The next day, at the White House, Trump sought to distance himself from the chanters. “I wasn’t happy with that message that they gave,” he told reporters. “It was quite a chant, and I felt a little bit badly about it.”
Then Trump seemed to change course again by commending his chanting rallygoers as “incredible patriots.”
On some issues, such as immigration and his trade war with China, Trump has long-held personal beliefs that predate his presidential candidacy. But even in those areas, Trump occasionally vacillates and shuffles toward the center before returning to the siren calls of his hard-right base.
During his first year in office, Trump and Democratic leaders in Congress seemed to have reached a broad deal on immigration, which would have included protections for young undocumented immigrants known as dreamers. But amid outcry from conservatives and conservative pundits, Trump scrapped any prospects of major immigration compromise and retreated behind his “Build the wall!” campaign mantra.
For Trump’s base, the trade war with China, meanwhile, is less about his policies than about the president’s combative posture and implicit promise to stand up to those he has accused of taking advantage of Americans for decades, the president’s advisers say.
At moments when Trump has wavered on China, Vice President Pence and then-national security adviser John Bolton both prodded the president back to a more forceful position by reminding him, in part, that this is what his base wants, someone familiar with the discussions said.
Current and former aides have described Trump’s approach to an array of issues as a form of stress-testing — throwing out ideas to gauge reaction, not only from his base but also in the media and from his kitchen cabinet of advisers.

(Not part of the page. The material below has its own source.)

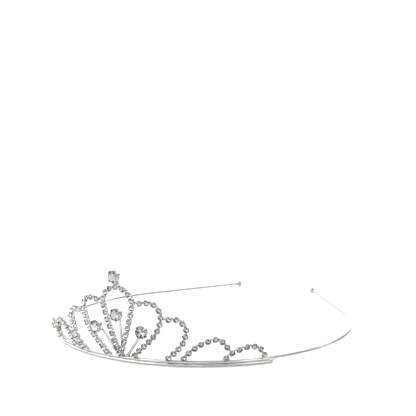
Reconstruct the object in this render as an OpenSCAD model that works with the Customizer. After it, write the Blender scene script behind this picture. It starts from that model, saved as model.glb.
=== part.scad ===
// Bridal tiara: nine rhinestone petals in a comb, soldered on a springy wire headband.
// Millimetres, +Z up. The tiara stands on the XY plane and its front faces -Y. The origin
// is the bottom centre of its bounding box. "Right" is +X, and each left piece mirrors it.

/* [Headband] */
// Diameter of the round headband wire
band_d = 1.3; // [1:0.1:1.8]
// How far the middle of the headband wire lies below the middle of the upper rail
band_drop = 0.2; // [0.1:0.1:0.4]
// Radius of the headband's front curve, to the middle of the wire
front_r = 71.5; // [60:0.5:88]
// Radius of the gentler bend behind the front curve
bend_r = 80.5; // [60:0.5:97]
// Angle by which the straight ends of the arms point inward
inward_angle = 33; // [20:1:40]
// Length of the straight end of each arm
arm_end_l = 64.5; // [40:0.5:78]
// Diameter of the ball on each end of the headband
tip_ball_d = 3.3; // [2:0.1:3.6]

/* [Base] */
// Length along the rails from the middle to each end of the base
base_half_l = 63.9; // [53:0.1:77]
// Diameter of the two base rail wires
rail_d = 1.4; // [1.2:0.1:1.8]
// How much wider than both rails together the solder joint at each end of the base is
rail_joint_margin = 0.5; // [0.3:0.1:1]
// How far the middle of that joint stands past the ends of the rails
rail_joint_past = 0.3; // [0.1:0.1:0.6]
// Length of headband between the end of the base and the start of the gentler bend
shoulder_l = 2; // [1:0.5:6]
// Depth to which soldered pieces sink into each other
solder = 0.1; // [0.05:0.01:0.15]

/* [Petals] */
// Angle by which the petals lean outward from their base
petal_lean = 5.2; // [0:0.1:8]
// Diameter of the wire behind each petal's stones
petal_wire_d = 1.1; // [0.8:0.1:1.4]
// Height of the centre petal's wire, at its middle
center_petal_h = 32.2; // [29:0.1:36]
// Height of the petals beside the centre petal
inner_petal_h = 26.5; // [24:0.1:30]
// Height of the second petals
second_petal_h = 20.2; // [17:0.1:24]
// Height of the third petals
third_petal_h = 11.9; // [10:0.1:14]
// Height of the petals at the ends of the base
end_petal_h = 8.4; // [7:0.1:10]

/* [Small stones] */
// Outer diameter of the cup that holds a small stone
cup_d = 2.8; // [2.3:0.1:2.9]
// Thickness of that cup's prongs
cup_wall = 0.16; // [0.12:0.01:0.24]
// Depth of that cup, from its back to the ends of its prongs
cup_depth = 1.9; // [1.5:0.1:2.4]
// Least gap between neighbouring cups in a petal
cup_gap = 0.1; // [0.05:0.05:0.5]

/* [Large stones] */
// Outer diameter of a large stone's setting
setting_d = 5.8; // [5:0.1:7]
// Depth of that setting, from its back to the ends of its prongs
setting_depth = 3.6; // [3:0.1:4.2]
// Thickness of that setting's prongs
setting_wall = 0.21; // [0.15:0.01:0.35]
// Diameter of the stems behind the large stones
stem_d = 1.2; // [1:0.1:1.6]
// Height of the large stone inside the centre petal
center_stone_h = 20.7; // [18:0.1:23]
// Gap between the setting above the centre petal and that petal's top cup
finial_gap = 0.2; // [0.1:0.1:3]
// Height of the large stones in the inner petals
side_stone_h = 14.4; // [13:0.1:16]
// Gap between the settings of those stones and the cups of the petals round them
side_stone_gap = 0.4; // [0.2:0.1:1.2]
// Distance of the foot of a slanted stem from the middle, along the curve
side_stem_foot_s = 2.2; // [1.8:0.1:4]

/* [Hidden] */

// Finish colours
silver = "#d8dadd";
silver_shade = "#c3c6ca";
crystal = "#eef3f6";

// Facets of round wires, round settings and the long curves
wire_fn = 40;
round_fn = 32;
curve_fn = 180;
// Sides and ring spacing of the headband wire and of a petal's wire
band_sides = 12;
band_ring_gap = 4;
petal_wire_sides = 8;
petal_ring_gap = 1.4;
// Steps between two outline points of a petal
outline_steps = 8;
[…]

Cliff Sims, a former White House official, has a phrase for it: “Strong opinions, weakly held.”
“He has strong opinions on almost anything under the sun, and he’s not afraid to share them with anybody, but the only two issues he has deeply held beliefs are immigration and trade,” Sims said. “Everything else he’s willing to be convinced that he should change his position if shown compelling evidence. And isn’t that what we should want from our leaders?”